On 28 September 1941 notices appeared around Kyiv ordering all Jews to come the next morning with their possessions and documents to the corner of Melnykova and Degtyryovska St.  Those who did not, the announcement read, would be executed. 

Around 150 people found refuge with non-Jewish friends or neighbours.  How many were refused will never be known.  Reports say that many of the families who came to Babyn Yar did so hoping that nothing terrible could be planned on the eve of Yom Kippur which fell that year on Oct 1.  People had been told to bring warm clothes, and probably hoped that they were being deported, since there was a railway nearby.

Instead Nazi Einsatzgruppen and local collaborators stripped men, women and children naked, forced them to lie on the bodies of other victims, and killed them. 

On the third anniversary in 1944 (the Nazis had been driven out in Nov 1943), Itsik Kipnis wrote the following (in Yiddish).

“Let us walk that entire journey.  We’ll walk along those streets that were filled to the limit with our then still alive brothers and sisters…. They walked, deceived and crushed, huddled in small groups.  They aroused horror in those who watched them, although some were dressed in the best clothes they had. So many people, after all, had been thrown out onto the streets, such a mass of people, you could say the entire people!”

“Less than four years have passed since we were home. And now we have met, all together, on this day of mourning, on this sad procession.  We have arrived and joined together from all corners of the country to our liberated Home. And our native city, like our mother, should embrace us, cheer us up and return us to live. The road was hard and covered with thorns, and the time of separation seeped in the bitterness and pain of loss.

The sky is so clear, it is so good to feel the warmth and richness of the autumn colours, the golden leaves on the trees and on the ground, their sad parting greetings to the summer that is ending!   Did the city really glow in this way under the Germans? Impossible! And the road to Babyn Yar three years ago?  Did the sun really not pale at the sight of that horror? “

Those words were soon banned by the Soviet regime, as were most details about the Holocaust in Nazi-occupied Ukraine. 

Historian Anatoly Podolsky writes that it was only after the collapse of the Soviet Union, and Ukraine’s Independence, that you could read Kipnis’ words, and those of others who told the truth about the Massacre. 

There was a policy of enforced ‘forgetting’ about anything that didn’t suit the Soviet narrative about World War II and, in particular, about Jewish victims.  As Podolsky says, you talked only about ‘Soviet civilians’ and the ‘Soviet people’, with it positively prohibited to distinguish victims according to ethnic origin, etc.

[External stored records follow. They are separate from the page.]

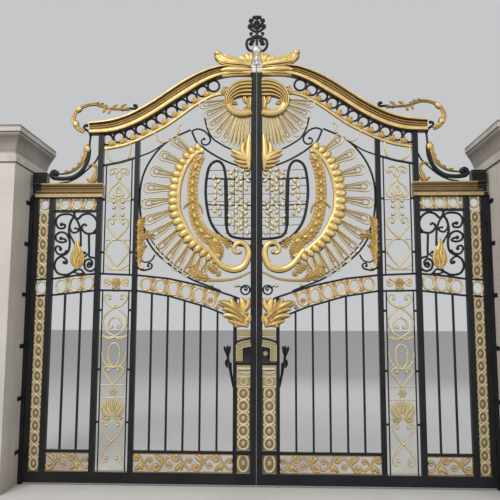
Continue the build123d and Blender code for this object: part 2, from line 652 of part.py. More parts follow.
# Gilt scroll band above the bottom rail.
band_middle = (bottom_rail_top + low_rail_bottom) / 2
band_reach = (low_rail_bottom - bottom_rail_top) / 2
field_link_count = 5
side_link_count = 2
band_links = ((bays[1], field_link_count), (bays[3], side_link_count))
with BuildPart() as bottom_band:
    with BuildSketch(Plane.XZ):
        for (start, end), count in band_links:
            crossings = [start + (end - start) * i / count for i in range(count + 1)]
            for line in strands(band_middle, crossings, band_reach, False):
                Polygon(*ribbon(line, strand_width), align=None)
        with BuildSketch(mode=Mode.INTERSECT):
            for (start, end), count in band_links:
                with Locations(((start + end) / 2, bottom_rail_top)):
                    Rectangle(end - start, 2 * band_reach, align=(Align.CENTER, Align.MIN))
    extrude(amount=gilt_depth / 2, both=True)
hand_over(bottom_band, "bottom_band")

# Gilt strips beside the hanging stile and the meeting stile: flat links, each with a pointed opening.
strip_runs = (
    (bays[4], bottom_rail_top, height_on(lower_lock_line, outer_ring)),
    (bays[4], height_on(upper_lock_line, outer_ring), side_rail_bottom),
    (bays[0], bottom_rail_top, 940 * tall),
)
with BuildPart() as strip_lattice:
    with BuildSketch(Plane.XZ):
        for (start, end), low, high in strip_runs:
            count = round((high - low) / strip_pitch)
            link = (high - low) / count
            half_gap = (end - start) / 2 - strip_margin
            half_link = link / 2 - strip_margin
            with Locations(((start + end) / 2, low)):
                Rectangle(end - start, high - low, align=(Align.CENTER, Align.MIN))
            for i in range(count):
                with Locations(((start + end) / 2, low + (i + 0.5) * link)):
                    Polygon((-half_gap, 0), (0, half_link), (half_gap, 0), (0, -half_link), align=None,
                            mode=Mode.SUBTRACT)
        Polygon(*upper_lock_rail, align=None, mode=Mode.SUBTRACT)
        Polygon(*lower_lock_rail, align=None, mode=Mode.SUBTRACT)
    extrude(amount=gilt_depth / 2, both=True)
hand_over(strip_lattice, "strip_lattice")

# Crest over the side cornice: the rising scroll, the gilt sweep that ends on the arch, and a foot block.
crest_lines = (
    ([(1905, 2800), (1955, 2795), (1975, 2845), (1935, 2885), (1860, 2868), (1760, 2900), (1680, 2975),
      (1640, 3080), (1628, 3190), (1590, 3290)], 34),
    ([(1890, 2740), (1780, 2768), (1690, 2826), (1600, 2910), (1500, 3010)], 16),
    ([(1600, 3290), (1690, 3275), (1745, 3340), (1768, 3440), (1715, 3500), (1620, 3535), (1460, 3515),
      (1340, 3495), (1240, 3450), (1180, 3420)], 28),
    ([(1500, 2920), (1580, 2900), (1600, 2840), (1560, 2740)], 30),
)
foot_block_inset = 3.0  # from the end of the cornice
foot_block_width = 130.0
foot_block_height = 112.0
with BuildPart() as side_crest:
    with BuildSketch(Plane.XZ):
        for line, width in crest_lines:
            Polygon(*ribbon(drawn(line), width), align=None)
        with Locations((cornice_outer - foot_block_inset, cornice_top)):
            Rectangle(foot_block_width, foot_block_height, align=(Align.MAX, Align.MIN))
        Polygon(*arch_outline, align=None, mode=Mode.SUBTRACT)
        with Locations((post_outer, 0)):
            Rectangle(stile_width, arch_lower[-1][1], align=(Align.MAX, Align.MIN), mode=Mode.SUBTRACT)
        with Locations((side_middle, cornice_top)):
            Rectangle(half_opening, cornice_height, align=(Align.CENTER, Align.MAX), mode=Mode.SUBTRACT)
    extrude(amount=crest_depth / 2, both=True)
hand_over(side_crest, "side_crest")

# Lock case between the meeting stile and the lock stile, with the forged leaf grip beside it.
case_outline = [(54, 1290), (120, 1285), (180, 1235), (180, 1010), (120, 955), (54, 950)]
grip_width = 26.0
grip_line = [(205, 890), (245, 1000), (256, 1100), (282, 1190), (262, 1255), (235, 1235)]
with BuildPart() as lock_case:
    with BuildSketch(Plane.XZ):
        Polygon(*drawn(case_outline), align=None)
        with Locations(((meeting_face + lock_inner) / 2, 0)):
            Rectangle(lock_inner - meeting_face, above_everything, align=(Align.CENTER, Align.MIN),
                      mode=Mode.INTERSECT)
    extrude(amount=case_depth / 2, both=True)
    with BuildSketch(Plane.XZ):
        Polygon(*ribbon(drawn(grip_line), grip_width), align=None)
        with Locations((lock_outer, 0)):
            Rectangle(half_opening, above_everything, align=(Align.MIN, Align.MIN), mode=Mode.INTERSECT)
    extrude(amount=grip_depth / 2, both=True)
hand_over(lock_case, "lock_case")

# Finial on the left meeting stile: plate, vase, stem, two tiers of scrolls and a top block.
finial_plate = 92.0
plate_thickness = 12.0
finial_height = 526.0
stem_width = 20.0
top_block = 26.0
vase_steps = ((26.0, 34.0, 28.0), (40.0, 22.0, 40.0), (26.0, 44.0, 44.0))  # height, radius below and above
finial_scrolls = (
    [(0, 165), (50, 175), (84, 205), (78, 245), (44, 250)],
    [(0, 290), (40, 330), (90, 345), (96, 310)],
    [(0, 390), (44, 405), (44, 450), (0, 470)],
)
with BuildPart() as finial:
    with BuildSketch(Plane.XY.offset(arch_top)):
        with Locations((-meeting_gap / 2 - stile_width / 2, 0)):
            Rectangle(stile_width, member_depth)
    extrude(amount=plate_thickness)
    with BuildSketch(Plane.XY.offset(arch_top + plate_thickness)):
        Rectangle(finial_plate, finial_plate)
    extrude(amount=plate_thickness)
    level = arch_top + 2 * plate_thickness
    for rise, foot_radius, top_radius in vase_steps:
        widens = top_radius > foot_radius
        lean = abs(top_radius - foot_radius) * math.cos(math.pi / 8)
        with BuildSketch(Plane.XY.offset(level + rise if widens else level)):
            RegularPolygon(max(foot_radius, top_radius), 8)
        extrude(amount=-rise if widens else rise, taper=math.degrees(math.atan2(lean, rise)))
        level += rise
    with Locations((0, 0, level)):
        Box(stem_width, stem_width, arch_top + finial_height - top_block - level,
            align=(Align.CENTER, Align.CENTER, Align.MIN))
    with BuildSketch(Plane.XZ):
        for side in (1, -1):
            for line in finial_scrolls:
                Polygon(*ribbon([(side * x, arch_top + z) for x, z in line], strand_width), align=None)
        with Locations((0, arch_top + finial_height)):
            Rectangle(2 * stem_width, top_block, align=(Align.CENTER, Align.MAX))
    extrude(amount=stem_width / 2, both=True)
finial_part = finial.part.moved(Location((centre_line, 0, 0)))
finial_part.label = "centre_finial"
export_step(finial_part, "parts/centre_finial.step")
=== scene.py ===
import math
import random

import bmesh
import bpy
from mathutils import Matrix, Vector


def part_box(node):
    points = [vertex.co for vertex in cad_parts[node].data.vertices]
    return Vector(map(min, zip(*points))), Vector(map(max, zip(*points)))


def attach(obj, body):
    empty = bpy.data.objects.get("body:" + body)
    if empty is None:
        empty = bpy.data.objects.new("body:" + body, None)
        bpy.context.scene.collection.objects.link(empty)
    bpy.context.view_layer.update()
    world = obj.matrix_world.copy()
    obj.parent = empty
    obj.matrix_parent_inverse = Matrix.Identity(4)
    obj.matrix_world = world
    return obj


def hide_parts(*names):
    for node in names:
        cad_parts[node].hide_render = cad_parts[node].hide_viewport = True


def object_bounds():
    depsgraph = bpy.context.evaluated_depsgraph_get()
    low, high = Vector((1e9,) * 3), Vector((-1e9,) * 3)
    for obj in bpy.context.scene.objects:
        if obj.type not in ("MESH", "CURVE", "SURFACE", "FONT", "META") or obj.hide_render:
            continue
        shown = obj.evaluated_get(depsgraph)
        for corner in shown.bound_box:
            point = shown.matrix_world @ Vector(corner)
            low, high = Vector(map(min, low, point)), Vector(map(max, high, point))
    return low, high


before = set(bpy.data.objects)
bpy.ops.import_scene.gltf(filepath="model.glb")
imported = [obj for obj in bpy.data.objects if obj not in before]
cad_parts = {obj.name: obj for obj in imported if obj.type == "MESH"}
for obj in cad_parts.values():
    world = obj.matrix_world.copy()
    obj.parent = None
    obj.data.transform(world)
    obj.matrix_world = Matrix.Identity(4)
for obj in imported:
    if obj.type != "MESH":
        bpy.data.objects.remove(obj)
cad_low, cad_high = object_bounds()

# The gateway stands square to the street. Everything on a leaf is set out from the line where
# the two leaves meet, sideways towards the piers and up from the ground.
centre_line = (cad_low[0] + cad_high[0]) / 2


# The view: someone of standing height in the street, a hand to the right of the meeting line,
# looking slightly up and a touch to the left. The three turns are in radians, the lens in millimetres.
eye_height = 1.5
eye_distance = 5.411
eye_offset = 0.142
turned = -0.0375
raised = 0.1137
leaning = 0.0026
lens_length = 42.2
sensor_width = 36.0

view_camera = bpy.data.cameras.new("street_view")
view_camera.lens = lens_length
view_camera.sensor_width = sensor_width
view_camera.clip_end = 200
viewer = bpy.data.objects.new("street_view", view_camera)
bpy.context.collection.objects.link(viewer)
ahead = Vector((math.sin(turned) * math.cos(raised), math.cos(turned) * math.cos(raised), math.sin(raised)))
across = Vector((math.cos(turned), -math.sin(turned), 0))
upward = across.cross(ahead)
standing = Matrix((across, upward, -ahead)).transposed().to_4x4()
viewer.matrix_world = (Matrix.Translation((centre_line + eye_offset, -eye_distance, eye_height))
                       @ standing @ Matrix.Rotation(leaning, 4, "Z"))
bpy.context.scene.camera = viewer


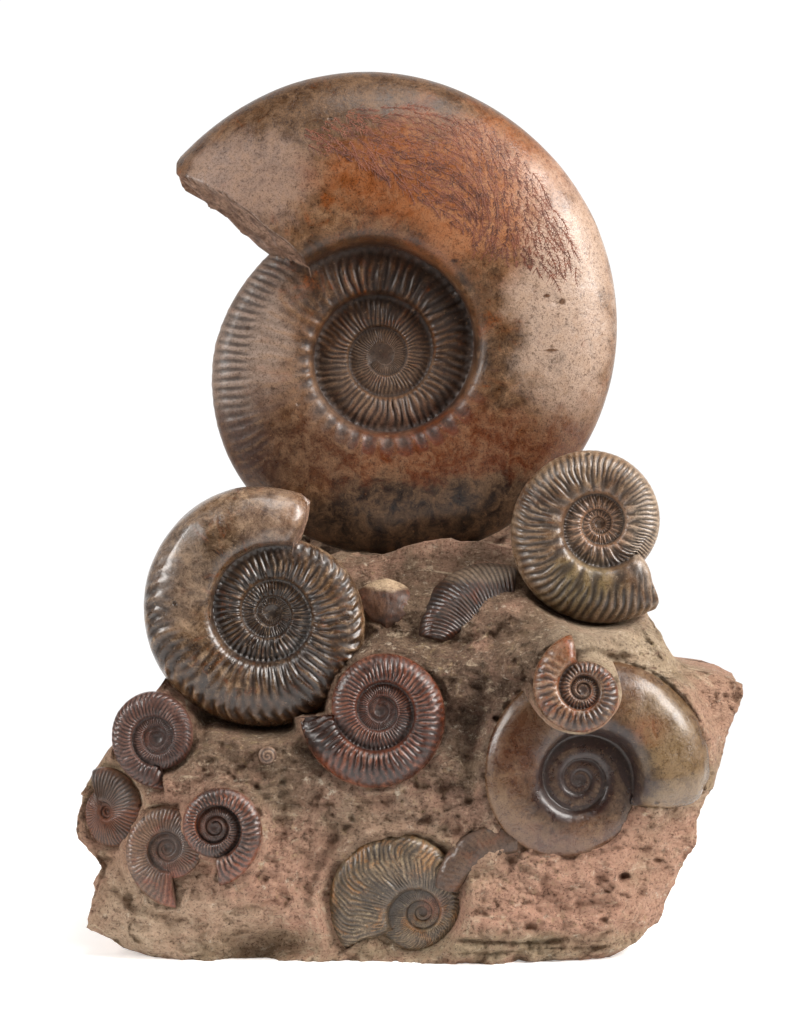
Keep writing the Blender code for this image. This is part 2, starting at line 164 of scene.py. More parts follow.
def shell_finish(name, *colours, gloss=0.3, patches=(), rust_share=0.5, streaks=0.5, coat=0.35):
    """Polished fossil shell: mottled body, rusty clouds, darker between the ribs, painted shade in the
    umbilical wall and beside the covered seams, and worn, lighter crests.

    The colours are those of the body, its dark and its light clouds, the rust, and the grooves.
    """
    body, dark, light, rust, groove = (tint(*colour) for colour in colours)
    material, shader, at = new_finish(name)
    tree = at.id_data
    grooves_and_shade, broken, turns, share = (add(tree, "ShaderNodeAttribute", attribute_name=mark).outputs["Fac"]
                                    for mark in ("grooves_and_shade", "broken", "turns", "share"))
    broad = clouds(at, 23, 6, 0.66, 0.7)
    middle = clouds(at, 88, 8, 0.72, 0.6)
    fine = clouds(at, 420, 5, 0.65)

    colour = blend(between(broad, 0.4, 0.6), dark, body)
    colour = blend(between(middle, 0.52, 0.7, 0.0, 0.8), colour, light)
    colour = blend(between(middle, 0.47, 0.34, 0.0, 0.7), colour, dark)
    veins = clouds(at, 42, 9, 0.76, 1.2)
    colour = blend(between(veins, 1 - rust_share, 1.14 - rust_share), colour, rust)
    # streaks across the whorl, as the growth lines run
    spiral = add(tree, "ShaderNodeCombineXYZ", {0: times(turns, 75.0), 1: times(share, 2.4)}).outputs[0]
    streak = clouds(spiral, 1, 7, 0.66, 0.25)
    colour = blend(between(streak, 0.54, 0.7, 0.0, streaks), colour, rust)
    colour = blend(between(streak, 0.46, 0.32, 0.0, streaks), colour, groove)
    colour = patched(colour, at, patches, between(middle, 0.28, 0.56, 0.5, 1.0))
    # darker in the rib grooves, with painted shade in the umbilical wall and beside the covered seams; wear on
    # the crests
    colour = blend(times(between(grooves_and_shade, 0.15, 0.95), 0.8), colour, groove)
    worn = times(between(grooves_and_shade, 0.16, 0.0), between(middle, 0.35, 0.65, 0.0, 0.45))
    colour = blend(worn, colour, light)
    # dust-fine dark and light specks
    dust = clouds(at, 900, 3, 0.7)
    specks = clouds(at, 330, 5, 0.75)
    colour = blend(between(dust, 0.52, 0.3, 0.0, 0.72), colour, tint(120, 100, 84), "MULTIPLY")
    colour = blend(between(specks, 0.5, 0.3, 0.0, 0.72), colour, tint(120, 96, 80), "MULTIPLY")
    colour = blend(between(specks, 0.58, 0.7, 0.0, 0.5), colour, light)

    height = plus(plus(times(middle, 0.8), times(fine, 0.45)), times(streak, 0.35))
    rough = plus(between(middle, 0.3, 0.7, gloss - 0.1, gloss + 0.16), times(grooves_and_shade, 0.22))

    # small pits
    pits = add(tree, "ShaderNodeTexVoronoi", {"Vector": at, "Scale": 60.0, "Randomness": 1.0})
    pit = times(between(pits.outputs["Distance"], 0.13, 0.06), between(clouds(at, 23, 2), 0.55, 0.65))
    colour = blend(times(pit, 0.8), colour, groove)
    height = work("SUBTRACT", height, times(pit, 1.6))

    # a broken end shows pale, grainy stone
    grain = clouds(at, 260, 7, 0.75)
    lumps = clouds(at, 75, 6, 0.7)
    stone = blend(between(lumps, 0.35, 0.65), tint(104, 76, 60), tint(168, 134, 112))
    stone = blend(between(grain, 0.54, 0.38, 0.0, 0.8), stone, tint(84, 60, 48))
    colour = blend(broken, colour, stone)
    height = plus(height, times(times(broken, grain), 4.0))
    finish(shader, colour, plus(rough, times(broken, 0.5)), height, 0.0007)
    shader.inputs["Specular IOR Level"].default_value = 0.42
    shader.inputs["Coat Weight"].default_value = coat
    shader.inputs["Coat Roughness"].default_value = 0.2
    return material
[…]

Babyn Yar itself was not treated as a place of memory.  In the 1950s the authorities even ignored the few courageous voices demanding a monument and tried to make it into a rubbish dump.  This led to a catastrophic mudslide in 1961 which killed about 2 thousand people.

After a meeting initiated by Ukrainian dissidents on 29 September 1966, the 25th anniversary of the Massacre and the following year, the authorities finally acknowledged the need for some kind of monument.  Dishonest to the end, the 1968 monument was to the memory of “Soviet citizens during the period of the temporary German-Fascist occupation of 1941-1943”.  It was only in 1991, following Ukraine’s independence, that a Menorah was erected at Babyn Yar. 

There has been no easy path since then, with the question of a general monument at Babyn Yar often arousing controversy, or rather unseemly arguments about other victims.  It is certainly true that the 100 thousand or more people murdered at Babyn Yar through the years of occupation, included 5 Roma camps, many Ukrainian nationalists, including the poet Olena Teliha; Soviet prisoners of war and others.   

However 75 years ago, on September 29 and 30, 1941 34 thousand men, women and children were slaughtered because they were Jewish.